Deep in your printer are millions of explosions that you don’t even know about. Now, we usually don’t think of our printers as anything special, but there is lots of science taking place to make your documents come to life. Inside of your printer, bubbles push ink through small microscopic holes to make dots on a page that will become letters and numbers and symbols.
But these are no ordinary bubbles. You could put over one and a half million of these bubbles in a square inch (a little over a postage stamp). These bubbles are created by heating the ink with very tiny electrical resistors, like those in your toaster, but the ink is heated so quickly that it doesn’t actually boil. The ink is heated to over 650 Fahrenheit (350C). At this temperature, the ink doesn’t boil, it explodes in what’s called a super heated vapour explosion .
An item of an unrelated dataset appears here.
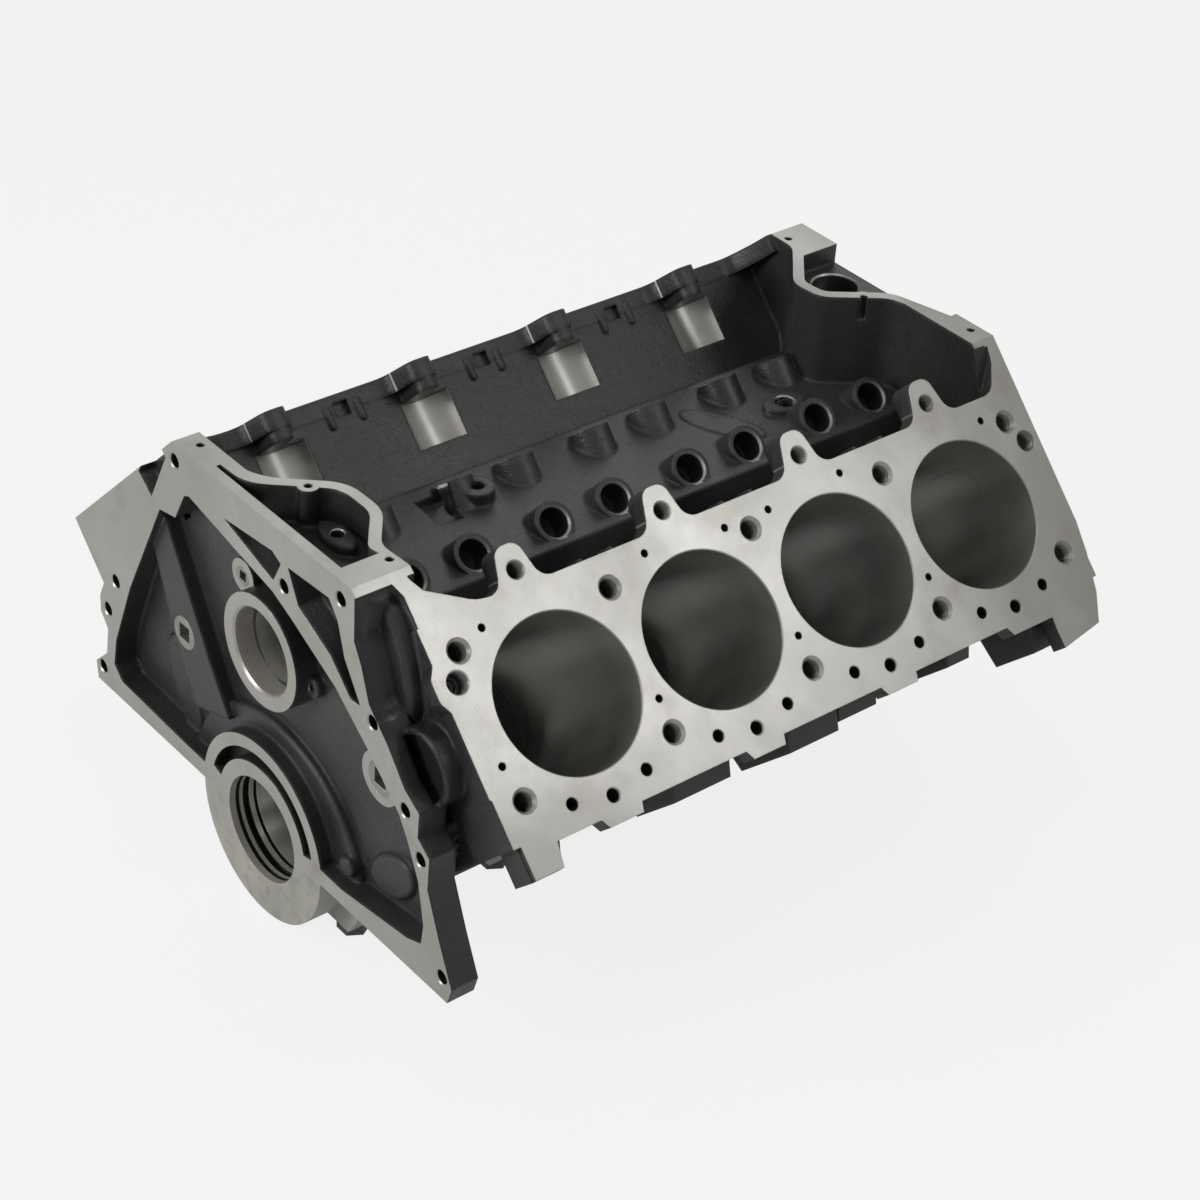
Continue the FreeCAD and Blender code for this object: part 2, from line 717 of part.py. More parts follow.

Now, the concept of using bubbles to print have been around since the 1950s, and full disclosure, I worked at HP and worked on ink jet.
So how does printing happen? We send a pattern of electrical pulses that activate the resisters in order to produce a pattern of dots on the paper. One of those pulses, which last for about a millionth of a second, causes a bubble to form. The bubble pushes the drop out the nozzle and the drop lands on paper in a pattern that reproduces characters and graphic images. And, voila, you have the makings of an image.
To make an image, there are nozzles for black, cyan, magenta, and yellow ink. When combined in the right proportion, all the colors of the rainbow are possible and the quality is on par with a photograph.
And ink jet is everywhere. The next time you see a bus driving down the street with a beautiful color graphic on the side it is most likely that it was printed on ink jet. Ink jet is also used for banners, CDs, and even t-shirts.
So bubbles print and their work is everywhere. They give life more pop.